A shift in sensory processing that enables the developing human brain to discriminate touch from pain

Abstract

When and how infants begin to discriminate noxious from innocuous stimuli is a fundamental question in neuroscience [1]. However, little is known about the development of the necessary cortical somatosensory functional prerequisites in the intact human brain. Recent studies of developing brain networks have emphasized the importance of transient spontaneous and evoked neuronal bursting activity in the formation of functional circuits [2, 3]. These neuronal bursts are present during development and precede the onset of sensory functions [4, 5]. Their disappearance and the emergence of more adult-like activity are therefore thought to signal the maturation of functional brain circuitry [2, 4]. Here we show the changing patterns of neuronal activity that underlie the onset of nociception and touch discrimination in the preterm infant. We have conducted noninvasive electroencephalogram (EEG) recording of the brain neuronal activity in response to time-locked touches and clinically essential noxious lances of the heel in infants aged 28-45 weeks gestation.
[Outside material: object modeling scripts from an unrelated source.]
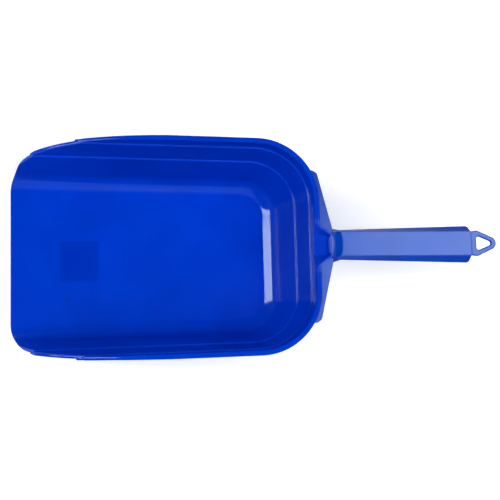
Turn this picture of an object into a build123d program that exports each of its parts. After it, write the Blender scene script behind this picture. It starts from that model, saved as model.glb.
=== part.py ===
from build123d import *
from math import cos, radians, sin, sqrt, tan
import os

# Feed scoop moulded in one piece: an open pan with a terraced wall, and a channel
# handle that ends in a hanging loop.  Millimetres.  The scoop rests on its flat
# floor: +X runs from the mouth to the handle, +Z up, and the origin is the centre
# of the footprint of the whole scoop, at the level that it rests on.

# ---- Overall sizes ----
overall_length = 368.0
pan_length = 231.2
pan_depth = 77.4
wall = 2.4

# ---- Floor outline: the flat part of the floor, inside the round to the walls ----
mouth_floor_width = 105.2
side_taper = 1.0
floor_corner_radius = 15.2
floor_seam = 1.0

# ---- Wall section, from the floor up ----
floor_round = 13.0
lower_draft = 15.8
lower_ledge_height = 40.7
middle_draft = 10.8
upper_ledge_height = 64.8
upper_draft = 3.0
ledge_width = 1.2
ledge_round = 0.8

# ---- Cut of the mouth: a quarter ellipse from the side, round corners from above ----
mouth_cut_run = 118.0
mouth_corner_spread = 13.8
mouth_corner_radius = 25.0
mouth_corner_flare = 30.0
cut_margin = 20.0

# ---- Lip round the rim ----
lip_overhang = 1.6
lip_start_overhang = 0.3
lip_start_rise = 0.5
lip_thickness = 2.6

# ---- Throat, the pocket where the rear wall runs out into the handle ----
throat_depth = 8.9
throat_drop = 5.7
throat_lead = 3.2
throat_rim_width = 38.0
throat_end_width = 14.6

# ---- Grip, a channel that is open underneath ----
grip_rise = 7.5
grip_ramp_run = 5.4
grip_width = 18.4
grip_wall = 2.4
flange_depth = 7.5
flange_root_flare = 2.1
flange_end_flare = 5.1
flange_end_round = 2.0
web_depth = 13.0
web_run = 5.0
rib_count = 5
rib_thickness = 1.8
rib_depth = 4.0

# ---- Hanging loop ----
loop_length = 20.3
loop_end_radius = 5.0
loop_shoulder_radius = 3.0
loop_shoulder_width = 19.8
loop_shoulder_offset = 4.8
hole_corner_radius = 1.9
hole_back_width = 10.2
hole_length = 11.7
hole_border = 4.2

# ---- Gussets, the wings under the lip on each side of the handle ----
gusset_root_drop = 1.6
gusset_root_width = 24.8
gusset_slope = 0.09
gusset_thickness = 2.4
gusset_edge_depth = 6.0
gusset_edge_width = 2.2
gusset_shoulder_reach = 1.8
gusset_shoulder_width = 111.5
gusset_tip_reach = -2.0
gusset_tip_width = 117.0
gusset_corner_radius = 3.0

# ---- Worked out from the sizes above ----
mouth_x = -overall_length / 2
tip_x = overall_length / 2
sharp_base = floor_round * tan(radians((90 - lower_draft) / 2))
lower_inset = sharp_base + (lower_ledge_height - wall) * tan(radians(lower_draft))
middle_start = lower_inset + ledge_width
middle_inset = middle_start + (upper_ledge_height - lower_ledge_height) * tan(radians(middle_draft))
upper_start = middle_inset + ledge_width
rim_inset = upper_start + (pan_depth - upper_ledge_height) * tan(radians(upper_draft))
rim_outer = rim_inset + wall + lip_overhang

floor_rear_x = mouth_x + pan_length - rim_outer
corner_x = floor_rear_x - floor_corner_radius
half_floor_at_corner = mouth_floor_width / 2 - (corner_x - mouth_x) * tan(radians(side_taper))
corner_y = half_floor_at_corner - floor_corner_radius / cos(radians(side_taper))
side_out = Vector(sin(radians(side_taper)), cos(radians(side_taper)), 0)
side_start = Vector(corner_x, corner_y, 0) + side_out * floor_corner_radius
side_length = (side_start.X - mouth_x) / cos(radians(side_taper)) + 2 * wall
cut_half_width = mouth_floor_width / 2 + rim_outer + cut_margin
mouth_corner_y = mouth_floor_width / 2 + mouth_corner_spread
lip_start_height = upper_ledge_height + lip_start_rise
lip_start_x = mouth_x + mouth_cut_run * (1 - sqrt(1 - (upper_ledge_height / pan_depth) ** 2))
lip_full_x = mouth_x + mouth_cut_run

rim_x = floor_rear_x + rim_inset + wall
throat_inner_x = floor_rear_x + middle_inset - throat_lead
throat_end_x = rim_x + throat_depth
throat_floor_height = pan_depth - throat_drop
grip_start_x = throat_end_x + wall
grip_end_x = tip_x - loop_length
grip_top = pan_depth + grip_rise
grip_flat_x = grip_start_x + grip_ramp_run
plate_half_width = grip_width / 2 - grip_wall

rear_plane = Plane(origin=(floor_rear_x, corner_y, 0), x_dir=(1, 0, 0), z_dir=(0, -1, 0))
side_plane = Plane(
    origin=side_start, x_dir=side_out, z_dir=(cos(radians(side_taper)), -sin(radians(side_taper)), 0)
)
corner_axis = Axis((corner_x, corner_y, 0), (0, 0, 1))


def face_line(shift, base):
    """Points of a face of the wall, as distance out from the floor's flat and height.

    shift is how far the face stands outside the inner face, and base its lowest height."""
    draft = radians(lower_draft)
    low = shift / cos(draft)
    return [
        (-floor_seam, base),
        (sharp_base - (wall - base) * tan(draft) + low, base),
        (lower_inset + low - shift * tan(draft), lower_ledge_height - shift),
        (middle_start + shift, lower_ledge_height - shift),
        (middle_inset + shift, upper_ledge_height - shift),
        (upper_start + shift, upper_ledge_height - shift),
        (rim_inset + shift, pan_depth),
    ]


def band_between(plane, near_shift, far_shift):
    """Cross-section of what lies between two faces of the wall, on a plane across it."""
    near = face_line(near_shift, wall - near_shift)
    far = face_line(far_shift, wall - far_shift)
    with BuildSketch(plane) as section:
        with BuildLine():
            FilletPolyline(*near, radius=[floor_round + near_shift] + [ledge_round] * 4)
            Line(near[-1], far[-1])
            FilletPolyline(*far, radius=[floor_round + far_shift] + [ledge_round] * 4)
            Line(far[0], near[0])
        make_face()
    return section.sketch


def wall_section(plane):
    """Cross-section of the pan's wall."""
    return band_between(plane, 0.0, wall)


def lip_section(plane):
    """Cross-section of the band that the lip is cut from, just outside the wall."""
    return band_between(plane, wall, wall + lip_overhang)


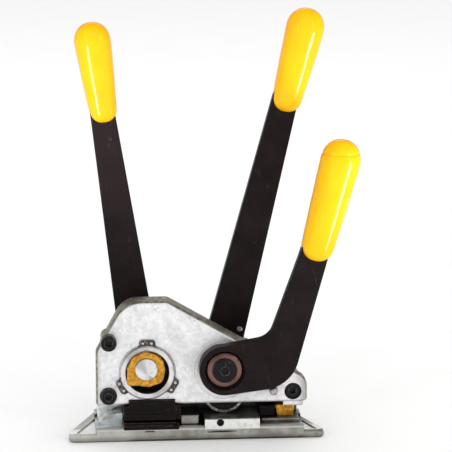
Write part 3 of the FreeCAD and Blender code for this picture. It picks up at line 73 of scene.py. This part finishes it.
# ---- node helpers ------------------------------------------------------------------------------
class Shader:
    """A procedural material; its methods add one node each and return the output socket."""

    def __init__(self, name):
        self.material = bpy.data.materials.new(name)
        self.material.use_nodes = True
        self.tree = self.material.node_tree
        self.tree.nodes.clear()
        self.output = self.add("ShaderNodeOutputMaterial")
        self.surface = self.add("ShaderNodeBsdfPrincipled")
        self.tree.links.new(self.surface.outputs["BSDF"], self.output.inputs["Surface"])
        self.coords = self.add("ShaderNodeTexCoord")
        self.place = self.coords.outputs["Object"]

    def add(self, kind, **settings):
        node = self.tree.nodes.new(kind)
        for key, value in settings.items():
            setattr(node, key, value)
        return node

    def put(self, socket, value):
        """Links another node's output, or sets the socket's own value."""
        if isinstance(value, bpy.types.NodeSocket):
            self.tree.links.new(value, socket)
        elif isinstance(value, (tuple, list)) and len(value) == 3 and socket.type == "RGBA":
            socket.default_value = (*value, 1.0)
        else:
            socket.default_value = value

    def stretched(self, angle_deg, stretch, about=(0, 1, 0)):
        """Object coordinates turned about an axis and then scaled, for grain along a part."""
        turned = self.add("ShaderNodeVectorRotate", rotation_type="AXIS_ANGLE")
        self.put(turned.inputs["Vector"], self.place)
        self.put(turned.inputs["Axis"], about)
        self.put(turned.inputs["Angle"], math.radians(angle_deg))
        scaled = self.add("ShaderNodeVectorMath", operation="MULTIPLY")
        self.put(scaled.inputs[0], turned.outputs["Vector"])
        self.put(scaled.inputs[1], stretch)
        return scaled.outputs["Vector"]

    def noise(self, size_mm, detail=3.0, roughness=0.55, vector=None, distortion=0.0):
        node = self.add("ShaderNodeTexNoise")
        self.put(node.inputs["Vector"], vector or self.place)
        self.put(node.inputs["Scale"], 1.0 / (size_mm * MM))
        self.put(node.inputs["Detail"], detail)
        self.put(node.inputs["Roughness"], roughness)
        self.put(node.inputs["Distortion"], distortion)
        return node.outputs["Fac"]

    def cells(self, size_mm, vector=None, feature="DISTANCE_TO_EDGE"):
        node = self.add("ShaderNodeTexVoronoi", feature=feature)
        self.put(node.inputs["Vector"], vector or self.place)
        self.put(node.inputs["Scale"], 1.0 / (size_mm * MM))
        return node.outputs["Distance"]

    def math(self, operation, a, b=0.0, clamp=False):
        node = self.add("ShaderNodeMath", operation=operation, use_clamp=clamp)
        self.put(node.inputs[0], a)
        self.put(node.inputs[1], b)
        return node.outputs["Value"]

    def span(self, value, low, high, to_low=0.0, to_high=1.0):
        """Smoothly maps low..high of a value to to_low..to_high."""
        node = self.add("ShaderNodeMapRange", interpolation_type="SMOOTHSTEP")
        self.put(node.inputs["Value"], value)
        for name, number in (("From Min", low), ("From Max", high), ("To Min", to_low), ("To Max", to_high)):
            self.put(node.inputs[name], number)
        return node.outputs["Result"]

    def mix(self, factor, a, b):
        node = self.add("ShaderNodeMix", data_type="RGBA")
        self.put(node.inputs["Factor"], factor)
        self.put(node.inputs[6], a)
        self.put(node.inputs[7], b)
        return node.outputs[2]

    def axis(self, vector, index):
        node = self.add("ShaderNodeSeparateXYZ")
        self.put(node.inputs["Vector"], vector)
        return node.outputs[index]

    def edge(self, radius_mm, low=0.03, high=0.25):
        """1 near sharp outer edges, 0 on flats: how far a bevelled normal leaves the true one."""
        bevel = self.add("ShaderNodeBevel", samples=4)
        self.put(bevel.inputs["Radius"], radius_mm * MM)
        geometry = self.add("ShaderNodeNewGeometry")
        dot = self.add("ShaderNodeVectorMath", operation="DOT_PRODUCT")
        self.put(dot.inputs[0], bevel.outputs["Normal"])
        self.put(dot.inputs[1], geometry.outputs["Normal"])
        away = self.math("SUBTRACT", 1.0, dot.outputs["Value"])
        return self.span(away, low, high)

    def soft_edge(self, radius_mm):
        bevel = self.add("ShaderNodeBevel", samples=4)
        self.put(bevel.inputs["Radius"], radius_mm * MM)
        return bevel.outputs["Normal"]

    def bump(self, height, distance_mm, normal=None, strength=1.0):
        node = self.add("ShaderNodeBump")
        self.put(node.inputs["Height"], height)
        self.put(node.inputs["Distance"], distance_mm * MM)
        self.put(node.inputs["Strength"], strength)
        if normal is not None:
            self.put(node.inputs["Normal"], normal)
        return node.outputs["Normal"]

    def near(self, centre, far_mm, close_mm):
        """0 beyond the far radius from a point, 1 within the close one."""
        gap = self.add("ShaderNodeVectorMath", operation="DISTANCE")
        self.put(gap.inputs[0], self.place)
        self.put(gap.inputs[1], centre)
        return self.span(gap.outputs["Value"], far_mm * MM, close_mm * MM)

    def hollow(self, distance_mm, open_share, shut_share):
        """0 where the surface is open to the light, 1 deep in a recess or a seam."""
        node = self.add("ShaderNodeAmbientOcclusion", samples=6)
        self.put(node.inputs["Distance"], distance_mm * MM)
        return self.span(node.outputs["AO"], open_share, shut_share)

    def painted_recess_shade(self, colour, seams=0.75, depths=0.9, shade_colour=(0.016, 0.013, 0.010)):
        """Painted shade: darkens the narrow gaps round fitted parts, patchily, and paints a near black shadow deep
        inside the channel.
        """
        patchy = self.span(self.noise(2.5, 3.0), 0.25, 0.60, 0.45, 1.0)
        # painted shade in the narrow gaps round fitted parts
        seam = self.math("MULTIPLY", self.hollow(1.4, 0.66, 0.36), patchy)
        colour = self.mix(self.math("MULTIPLY", seam, seams), colour, shade_colour)
        # painted shadow: deep recesses of the channel, between x -60 and 90 mm, go near black
        deep = self.hollow(30.0, 0.55, 0.25)
        across = self.axis(self.place, 0)
        inside = self.math("MULTIPLY", self.span(across, -60.0 * MM, -50.0 * MM),
                           self.span(across, 90.0 * MM, 84.0 * MM))
        return self.mix(self.math("MULTIPLY", self.math("MULTIPLY", deep, inside), depths), colour, shade_colour)

    def outward(self, centre):
        """World direction away from an axis along Y, for the brushed sheen of turned faces."""
        moved = self.add("ShaderNodeVectorMath", operation="SUBTRACT")
        self.put(moved.inputs[0], self.place)
        self.put(moved.inputs[1], centre)
        flat = self.add("ShaderNodeVectorMath", operation="MULTIPLY")
        self.put(flat.inputs[0], moved.outputs["Vector"])
        self.put(flat.inputs[1], (1.0, 0.0, 1.0))
        world_way = self.add("ShaderNodeVectorTransform", vector_type="VECTOR", convert_from="OBJECT",
                             convert_to="WORLD")
        self.put(world_way.inputs["Vector"], flat.outputs["Vector"])
        length = self.add("ShaderNodeVectorMath", operation="LENGTH")
        self.put(length.inputs[0], flat.outputs["Vector"])
        return world_way.outputs["Vector"], length.outputs["Value"]

    def finish(self, **inputs):
        for name, value in inputs.items():
            self.put(self.surface.inputs[name.replace("_", " ")], value)
        return self.material


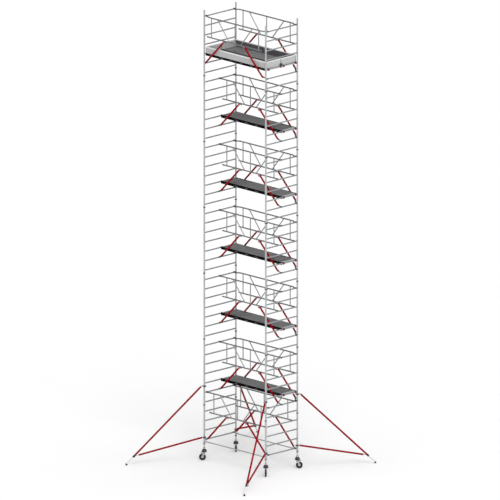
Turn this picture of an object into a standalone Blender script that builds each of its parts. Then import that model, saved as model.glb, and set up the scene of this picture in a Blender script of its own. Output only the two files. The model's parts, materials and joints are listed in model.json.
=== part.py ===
"""Mobile tower scaffold, 13.66 m tall, on four castors and four stabilisers.

Metres, +Z up, ground at z = 0 and the tower's axis at x = y = 0. X runs from one end frame
to the other, Y across the end frames. Pieces that come apart on a real tower are objects
of their own, and each moving piece has its origin on its joint's axis.
"""

import itertools
import math

import bmesh
import bpy
from mathutils import Matrix, Vector

GAP = 0.0004  # left between pieces that touch

# Sides of the round pieces
ROUND = 8
SLIM = 6
BAR = 4

# The grid that everything else hangs on
BAY_LENGTH = 2.575  # between the planes of the two end frames
BAY_WIDTH = 1.300  # between the uprights of one end frame
RUNG_PITCH = 2.0 / 7
FRAME_RUNGS = 7
FRAME_HEIGHT = FRAME_RUNGS * RUNG_PITCH
BASE_RUNGS = 4
BASE_HEIGHT = BASE_RUNGS * RUNG_PITCH
BASE_BOTTOM = 0.520
FIRST_RUNG = 0.100  # from a frame's lower end to its first rung
LEVELS = 6
FRAMES_IN_STACK = 3

# End frames
UPRIGHT_RADIUS = 0.0254
UPRIGHT_BORE = 0.0229
RUNG_RADIUS = 0.020
SPIGOT_RADIUS = 0.0222
SPIGOT_LENGTH = 0.150
SPIGOT_PLUG = 0.045  # how far up the spigot closes its own upright
JOINT_COLLAR_RADIUS = 0.0285
JOINT_COLLAR_HEIGHT = 0.060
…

We show a transition in brain response following tactile and noxious stimulation from nonspecific, evenly dispersed neuronal bursts to modality-specific, localized, evoked potentials. The results suggest that specific neural circuits necessary for discrimination between touch and nociception emerge from 35-37 weeks gestation in the human brain.

Figure 1

Time-Locked Touch and Noxious Lance of the Heel Evoke Tactile and Nociceptive-Specific Potentials in Full-Term Infants (A) Electrode placements for EEG recordings (modified international 10/20 electrode placement system). (B) Dependence of the principal component (PC) weights on stimulus modality at CPz (mean ± standard error of the mean). The PC obtained between 50 and 300 ms after the stimulus onset represents a tactile potential, and the PC obtained between 300 and 700 ms after the stimulus onset represents a nociceptive-specific potential. The PCs (bold lines) are overlaid on the averages obtained across the three stimulation types (background EEG, touch, noxious lance). (C) Examples are shown here of the tactile potential at CPz evoked by touch in four full-term infants. (D) Examples are shown here of the nociceptive-specific potential at CPz evoked by noxious lance in four full-term infants. The shadowed areas mark the time interval in which the PC analyses were conducted.

Figure 2

Both Time-Locked Touch and Noxious Lance of the Heel Trigger a Neuronal Burst (A) Example is shown here of a neuronal burst recorded from the temporal region in a preterm infant (34 weeks gestational age [GA]) following time-locked touch of the heel. (B) Example is shown here of a neuronal burst recorded from the temporal region in a different preterm infant (34 weeks GA) following time-locked noxious heel lance. The area shadowed in orange highlights the neuronal burst. Significant changes in signal energy from baseline are delineated by the dashed lines.

Figure 3

Relationship between Response Type, Nonspecific Neuronal Burst, or Modality-Specific Potentials, Evoked by Tactile and Noxious Stimulation, with Gestational Age Age dependence of the occurrence and topographical distribution of tactile (A), nociceptive-specific potentials (B), and nonspecific neuronal bursts (C and D) following tactile or noxious stimulation of the heel. The occurrence of each type of activity is shown on a week-by-week basis (circles) together with the generalized linear model (GLM) fitted to the data (solid lines) and 90% confidence intervals (dashed lines). An example of each response is illustrated in the inset; the dashed lines represent the time of stimulation and the scale bars represent 100 μV (vertical) and 500 ms (horizontal). At the bottom of the figure, the transition from the neuronal bursts to the modality-specific potentials is described as the significance of the difference between the respective occurrences. Touch and noxious lance were more likely to evoke a tactile and nociceptive-specific potential than a neuronal burst from approximately 35–37 weeks GA.